Viability, she explains, is political shorthand for “a candidate worth paying attention to.” And for the Democratic Party’s shadowy gatekeepers, that determination allegedly has nothing to do with experience, organization, or the inconvenient fact that one candidate has been winning federal elections since the Clinton administration. No, it’s all about money. Always money.

To drive the point home, Gilchrest reaches for the credential progressives believe should end all arguments: her job title. “I’m a social worker,” she announces. She doesn’t have friends who can write checks for thousands of dollars. “Do you?” she asks, as if she’s speaking directly to a single mom at the kitchen table instead of running for Congress in one of the wealthiest regions of New England.

The people she knows, we are told, are struggling to pay for health insurance, food, heat, rent, and gas. This is meant to establish moral authority, but it raises a question that answers itself: if the people closest to her can’t afford basic necessities, why exactly should they — or anyone else — be required to subsidize her congressional campaign?

Because that is, in fact, her solution.

Gilchrest’s real grievance surfaces when she turns to one of her opponents, who raised more than $1 million in two months. Most of that money, she notes darkly, came from donors giving the legal maximum — $3,500 per person, or $7,000 in some cases. In other words, thousands of people voluntarily gave their own money to a candidate they support.

This, in Gilchrest’s telling, is not democracy functioning as designed. It is corruption.

Voluntary donations are suspect. Enthusiasm is unfair. Success is evidence of moral failure.

Her response is a proposal she calls the “People’s Election Program for Congress,” which would replace private fundraising with public grants triggered by small-dollar donations. It’s Connecticut’s “clean elections” model repackaged for a national audience — the same model that has failed to depoliticize money, failed to reduce cynicism, and failed to produce better candidates, but has succeeded in forcing taxpayers to bankroll campaigns they actively oppose.

Gilchrest insists this would make it easier for “different kinds of people” to run for office. What it would actually do is make it easier for candidates who cannot build coalitions, inspire donors, or persuade voters to remain politically relevant anyway — on the public dime.

The irony is impossible to miss. Gilchrest tells us struggling families can’t afford to donate to campaigns, then argues those same families should be compelled to fund campaigns through their tax bills. Apparently, the problem isn’t paying for politics — it’s paying for politics without her approval.

She assures readers she’ll put her record up against anyone’s. She lists familiar progressive priorities — healthcare, gun violence, abortion — while praising Connecticut for “stepping up,” as if the state’s soaring costs and permanent affordability crisis were unrelated to the very policies she champions.

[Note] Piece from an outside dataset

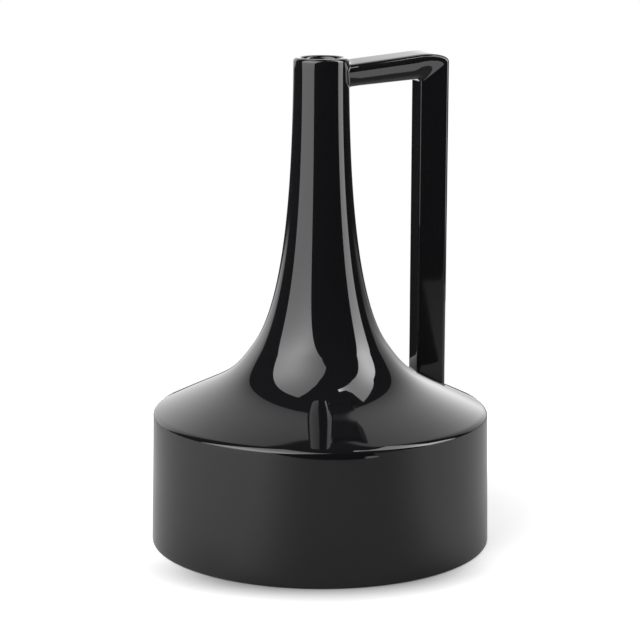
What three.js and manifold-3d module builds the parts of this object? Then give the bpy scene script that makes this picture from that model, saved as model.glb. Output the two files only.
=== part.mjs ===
// Ceramic pitcher vase: a wide low drum closed by a shoulder that flares up into a tall narrow neck,
// with an angular handle of two square clay bars, mitred together and luted to the neck and shoulder.
// Millimetres, +Z up. The vase stands on z = 0 with its axis on Z, and the handle lies towards +X.

import * as THREE from 'three';
import { mergeVertices } from 'three/addons/utils/BufferGeometryUtils.js';
import Module from 'manifold-3d';

const { degToRad } = THREE.MathUtils;

// Drum
const FOOT_RADIUS = 105;
const WALL_LEAN = 1.4; // the wall leans in by this much from the foot to the shoulder edge
const DRUM_HEIGHT = 77.4; // from the table to the seam under the shoulder edge
const WALL = 5; // thickness of the cast wall, the same from the drum to the lip
const FLOOR = 6;
const FOOT_ROUND = 1.8; // outer edge of the foot
const FOOT_RING = 8; // width of the flat ring that the vase stands on
const FOOT_RECESS = 2.5; // depth of the underside inside the ring
const RECESS_ROUND = 2; // where the recess turns down into the ring
const FLOOR_ROUND = 9; // inside, where the wall meets the floor

// Shoulder and neck
const EDGE_ROUND = 6.3; // shoulder edge, outside
const SHOULDER_SLOPE = degToRad(29.5); // at the shoulder edge, from level
const FLARE_RADIUS = 40.8; // the point where the shoulder has turned up into the neck
const FLARE_RISE = 46.5; // height of that point above the seam
const FLARE_SLOPE = degToRad(58.5);
const NECK_RADIUS = 16.9; // outside, under the lip
const LIP_HEIGHT = 300;
// How far each curve holds its end direction, as a share of the straight distance that it spans.
const HOLD_AT_EDGE = 0.305;
const HOLD_BELOW_FLARE = 0.42;
const HOLD_ABOVE_FLARE = 0.157;
const HOLD_BELOW_LIP = 0.62;

// Handle
const HANDLE_INSET = 24.6; // from the shoulder edge in to the handle's outer face
const HANDLE_WIDTH = 20.2; // across the outer faces of both bars, before their arrises are rounded
const FACE_DRAFT = 1.8; // a bar's front and back each come in by this much towards its inner face
const UPRIGHT_DEPTH = 18.6;
const CROSSBAR_DEPTH = 15.5;
const CROSSBAR_DROP = 2.1; // from the lip down to the crossbar's top, at the neck
const CROSSBAR_RISE = degToRad(5.1); // the crossbar climbs outwards
const CORNER_ROUND = 5.5; // outer corner, seen from the side
const CROOK_ROUND = 2; // inner corner, seen from the side
const ARRIS_ROUND = 3; // long edges of both bars
const SEAT_GAP = 0.3; // film of slip between luted faces

// Facets
const TURN_STEPS = 72; // a multiple of 4, so that the box is the same on every side
const EDGE_STEPS = 5;
const SHOULDER_STEPS = 9;
const NECK_STEPS = 11;
const LIP_STEPS = 8;
const ROUND_STEPS = 3;
const ARRIS_STEPS = 4;

const edgeRadius = FOOT_RADIUS - WALL_LEAN;
const crossbarTop = LIP_HEIGHT - CROSSBAR_DROP;
const handleReach = edgeRadius - HANDLE_INSET;

const glaze = () => new THREE.MeshStandardMaterial({ color: 0x141416, roughness: 0.1, metalness: 0 });

// A profile of (radius, height) points turned about the Z axis.
function turned(profile) {
  return new THREE.LatheGeometry(profile, TURN_STEPS).rotateX(Math.PI / 2);
}

// Unit vector that climbs inwards at a slope measured from level.
function climb(slope) {
  return new THREE.Vector2(-Math.cos(slope), Math.sin(slope));
}

// The outside of the shoulder and neck as three smooth stretches, from the seam up to the lip.
function bodyCurves() {
  const edge = new THREE.EllipseCurve(
    edgeRadius - EDGE_ROUND, DRUM_HEIGHT, EDGE_ROUND, EDGE_ROUND, 0, Math.PI / 2 - SHOULDER_SLOPE);
  const edgeEnd = edge.getPoint(1);
  const flare = new THREE.Vector2(FLARE_RADIUS, DRUM_HEIGHT + FLARE_RISE);
  const neckEnd = new THREE.Vector2(NECK_RADIUS, LIP_HEIGHT - WALL / 2);
  const shoulderSpan = edgeEnd.distanceTo(flare);
  const neckSpan = flare.distanceTo(neckEnd);
  const shoulder = new THREE.CubicBezierCurve(
    edgeEnd,
    edgeEnd.clone().addScaledVector(climb(SHOULDER_SLOPE), HOLD_AT_EDGE * shoulderSpan),
    flare.clone().addScaledVector(climb(FLARE_SLOPE), -HOLD_BELOW_FLARE * shoulderSpan),
    flare);
  const neck = new THREE.CubicBezierCurve(
    flare,
    flare.clone().addScaledVector(climb(FLARE_SLOPE), HOLD_ABOVE_FLARE * neckSpan),
    neckEnd.clone().addScaledVector(climb(Math.PI / 2), -HOLD_BELOW_LIP * neckSpan),
    neckEnd);
  return [[edge, EDGE_STEPS], [shoulder, SHOULDER_STEPS], [neck, NECK_STEPS]];
}

// Points on the body's outside, moved out square to it by a distance, or in where that is negative.
function bodyOffset(distance) {
  const points = [];
  bodyCurves().forEach(([curve, steps], stretch) => {
    for (let i = stretch === 0 ? 0 : 1; i <= steps; i++) {
      const along = curve.getTangent(i / steps);
      const outwards = new THREE.Vector2(along.y, -along.x);
      points.push(curve.getPoint(i / steps).addScaledVector(outwards, distance));
    }
  });
  return points;
}

// Drum: floor and wall in one, with a recessed underside that leaves a flat foot ring.
function drumGeometry() {
  const innerFoot = FOOT_RADIUS - WALL;
  const ringInner = FOOT_RADIUS - FOOT_ROUND - FOOT_RING;
  const recessTurn = Math.min(RECESS_ROUND, FOOT_RECESS);
  const floorTop = FOOT_RECESS + FLOOR;
  const profile = new THREE.Path();
  profile.moveTo(0, FOOT_RECESS);
  profile.lineTo(ringInner - recessTurn, FOOT_RECESS);
  profile.absarc(ringInner - recessTurn, FOOT_RECESS - recessTurn, recessTurn, Math.PI / 2, 0, true);
  profile.lineTo(ringInner, 0);
  profile.lineTo(FOOT_RADIUS - FOOT_ROUND, 0);
  profile.absarc(FOOT_RADIUS - FOOT_ROUND, FOOT_ROUND, FOOT_ROUND, -Math.PI / 2, 0, false);
  profile.lineTo(edgeRadius, DRUM_HEIGHT);
  profile.lineTo(edgeRadius - WALL, DRUM_HEIGHT);
  profile.lineTo(innerFoot, floorTop + FLOOR_ROUND);
  profile.absarc(innerFoot - FLOOR_ROUND, floorTop + FLOOR_ROUND, FLOOR_ROUND, 0, -Math.PI / 2, true);
  profile.lineTo(0, floorTop);
  return turned(profile.getPoints(ROUND_STEPS));
}

// Shoulder and neck: an even wall whose top is rolled into a full-round lip.
// Its lower face is the flat ring that sits on the drum's rim.
function shoulderGeometry() {
  const seat = new THREE.Vector2(edgeRadius - WALL, DRUM_HEIGHT);
  const lip = new THREE.EllipseCurve(
    NECK_RADIUS - WALL / 2, LIP_HEIGHT - WALL / 2, WALL / 2, WALL / 2, 0, Math.PI);
  const inside = bodyOffset(-WALL).filter((p) => p.y > seat.y + SEAT_GAP && p.x < seat.x);
  const profile = [
    ...bodyOffset(0),
    ...lip.getPoints(LIP_STEPS).slice(1, -1),
    ...inside.reverse(),
    seat,
    new THREE.Vector2(edgeRadius, DRUM_HEIGHT),
  ];
  return turned(profile);
}

// What the handle's ends are hollowed to fit: the body's outside with the film of slip on it,
// solid to the axis and carried straight up past the lip.
function seatGeometry() {
  const top = LIP_HEIGHT + CROSSBAR_DEPTH;
  const outside = bodyOffset(SEAT_GAP);
  const last = outside[outside.length - 1];
  return turned([
    new THREE.Vector2(0, DRUM_HEIGHT),
    ...outside,
    new THREE.Vector2(last.x, top),
    new THREE.Vector2(0, top),
  ]);
}

// Height of the crossbar's top face at a distance from the axis.
function topAt(x) {
  return crossbarTop + (x - NECK_RADIUS) * Math.tan(CROSSBAR_RISE);
}

const crossbarHeight = CROSSBAR_DEPTH / Math.cos(CROSSBAR_RISE); // measured upright
const crook = new THREE.Vector2(
  handleReach - UPRIGHT_DEPTH, topAt(handleReach - UPRIGHT_DEPTH) - crossbarHeight);
const corner = new THREE.Vector2(handleReach, topAt(handleReach));

// A round of a given radius between two straight runs of an outline, met at a corner point.
function roundCorner(outline, before, point, after, radius) {
  const back = before.clone().sub(point).normalize();
  const ahead = after.clone().sub(point).normalize();
  const half = Math.acos(back.dot(ahead)) / 2;
  const centre = back.clone().add(ahead).setLength(radius / Math.sin(half)).add(point);
  const start = back.multiplyScalar(radius / Math.tan(half)).add(point);
  const end = ahead.multiplyScalar(radius / Math.tan(half)).add(point);
  const from = start.clone().sub(centre).angle();
  const to = end.clone().sub(centre).angle();
  const clockwise = start.clone().sub(point).cross(end.clone().sub(point)) > 0;
  outline.lineTo(start.x, start.y);
  outline.absarc(centre.x, centre.y, radius, from, to, clockwise);
}

// Both bars as one bent length with rounded arrises, still running on into the neck and shoulder.
function handleGeometry() {
  const neckEnd = new THREE.Vector2(0, topAt(0));
  const footEnd = new THREE.Vector2(handleReach, DRUM_HEIGHT + SEAT_GAP);
  const footInner = new THREE.Vector2(crook.x, footEnd.y);
  const neckLower = new THREE.Vector2(0, topAt(0) - crossbarHeight);
  const outline = new THREE.Shape();
  outline.moveTo(neckLower.x, neckLower.y);
  roundCorner(outline, neckLower, crook, footInner, CROOK_ROUND);
  outline.lineTo(footInner.x, footInner.y);
  outline.lineTo(footEnd.x, footEnd.y);
  roundCorner(outline, footEnd, corner, neckEnd, CORNER_ROUND);
  outline.lineTo(neckEnd.x, neckEnd.y);
  outline.closePath();
  const bars = new THREE.ExtrudeGeometry(outline, {
    depth: HANDLE_WIDTH - 2 * ARRIS_ROUND,
    curveSegments: ROUND_STEPS + 1,
    bevelEnabled: true,
    bevelThickness: ARRIS_ROUND,
    bevelSize: ARRIS_ROUND,
    bevelOffset: -ARRIS_ROUND,
    bevelSegments: ARRIS_STEPS,
  });
  return bars.rotateX(Math.PI / 2).translate(0, HANDLE_WIDTH / 2 - ARRIS_ROUND, 0);
}

// All the space on the crossbar's side of the mitre, or on the upright's side with side = -1.
// Half of the film of slip is left off each face.
function mitreSide(side) {
  const alongMitre = corner.clone().sub(crook).normalize();
  const away = new THREE.Vector2(-alongMitre.y, alongMitre.x).multiplyScalar(side);
  const reach = LIP_HEIGHT + FOOT_RADIUS;
  const middle = crook.clone().addScaledVector(away, SEAT_GAP / 2);
  const low = middle.clone().addScaledVector(alongMitre, -reach);
  const high = middle.clone().addScaledVector(alongMitre, reach);
  const region = new THREE.Shape([
    low, high, high.clone().addScaledVector(away, reach), low.clone().addScaledVector(away, reach)]);
  const block = new THREE.ExtrudeGeometry(region, { depth: 2 * HANDLE_WIDTH, bevelEnabled: false });
  return block.rotateX(Math.PI / 2).translate(0, HANDLE_WIDTH, 0);
}

const wasm = await Module();
wasm.setup();

function toSolid(geometry) {
  const bare = geometry.clone();
  bare.deleteAttribute('normal');
  bare.deleteAttribute('uv');
  const merged = mergeVertices(bare, 1e-4);
  return new wasm.Manifold(new wasm.Mesh({
    numProp: 3,
    vertProperties: new Float32Array(merged.attributes.position.array),
    triVerts: new Uint32Array(merged.index.array),
  }));
}

function toGeometry(solid) {
  const mesh = solid.getMesh();
  const geometry = new THREE.BufferGeometry();
  geometry.setAttribute('position', new THREE.BufferAttribute(mesh.vertProperties, 3));
  geometry.setIndex(new THREE.BufferAttribute(mesh.triVerts, 1));
  geometry.computeVertexNormals();
  return geometry;
}

// A bar whose front and back lean in with the distance from its outer face, as a cast bar's do.
function drafted(bar, depth, distanceIn) {
  const geometry = toGeometry(bar);
  const place = geometry.attributes.position;
  for (let i = 0; i < place.count; i++) {
    const inset = FACE_DRAFT * distanceIn(place.getX(i), place.getZ(i)) / depth;
    place.setY(i, place.getY(i) - Math.sign(place.getY(i)) * inset);
  }
  return toSolid(geometry);
}

const group = new THREE.Group();
group.name = 'pitcher_vase';

function addPiece(name, geometry) {
  const mesh = new THREE.Mesh(geometry, glaze());
  mesh.name = name;
  group.add(mesh);
}

addPiece('base_drum', drumGeometry());
addPiece('shoulder_neck', shoulderGeometry());

const bars = toSolid(handleGeometry());
const bodySeat = toSolid(seatGeometry());
const crossbar = drafted(
  bars.intersect(toSolid(mitreSide(1))), CROSSBAR_DEPTH, (x, z) => (topAt(x) - z) * Math.cos(CROSSBAR_RISE));
const upright = drafted(bars.intersect(toSolid(mitreSide(-1))), UPRIGHT_DEPTH, (x) => handleReach - x);
addPiece('handle_crossbar', toGeometry(crossbar.subtract(bodySeat)));
addPiece('handle_upright', toGeometry(upright.subtract(bodySeat)));

export default group;
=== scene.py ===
import math

import bmesh
import bpy
from mathutils import Matrix, Vector
from mathutils.bvhtree import BVHTree
from mathutils.geometry import interpolate_bezier


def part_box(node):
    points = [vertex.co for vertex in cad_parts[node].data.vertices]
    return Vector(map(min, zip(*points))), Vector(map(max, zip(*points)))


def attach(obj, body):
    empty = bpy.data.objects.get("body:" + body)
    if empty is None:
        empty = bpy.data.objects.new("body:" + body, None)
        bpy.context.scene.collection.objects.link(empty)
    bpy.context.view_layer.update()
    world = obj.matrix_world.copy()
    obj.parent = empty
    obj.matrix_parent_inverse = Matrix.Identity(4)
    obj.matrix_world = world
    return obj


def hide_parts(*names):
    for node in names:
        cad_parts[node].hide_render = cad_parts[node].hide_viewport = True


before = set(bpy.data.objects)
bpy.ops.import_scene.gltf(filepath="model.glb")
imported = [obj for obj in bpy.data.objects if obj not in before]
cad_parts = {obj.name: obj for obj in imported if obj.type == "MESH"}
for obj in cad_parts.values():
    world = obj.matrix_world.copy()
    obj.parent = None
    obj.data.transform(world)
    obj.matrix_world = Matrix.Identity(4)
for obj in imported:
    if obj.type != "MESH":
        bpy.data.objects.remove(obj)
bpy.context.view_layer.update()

# The camera stands a little to the left of the vase's front and looks slightly down on it. Its
# distance and height make the drum's foot and the mouth's rim ovals as narrow as the photograph's.
VIEW_TURN = math.radians(17)
CAMERA_DISTANCE = 1.3364
CAMERA_HEIGHT = 0.4179
CAMERA_PITCH = math.radians(11.808)
CAMERA_ROLL = math.radians(0.152)
CAMERA_LENS = 124.64
FILM_WIDTH = 36
FILM_SHIFT = -0.0009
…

And then comes the required disclaimer: she’s not ambitious. She’s running “to serve,” not to advance her own career. She doesn’t want a lifetime appointment. She’ll do the most amount of good and then step aside.

This is a touching story. It is also nonsense.

No one demands taxpayer-funded campaigns out of humility. No one attacks a 15-term incumbent and a well-funded former mayor because they oppose ambition. This is not a critique of money in politics. It’s a complaint about who controls it.

Strip away the grievance language and the faux humility, and Gilchrest’s argument is simple: democracy keeps producing outcomes she doesn’t like, so democracy must be fixed. Viability isn’t a conspiracy—it’s earned. And when candidatedon’t earn it, the progressive solution is always the same—rewrite the rules, demand public funding, and insist it’s all being done for the people.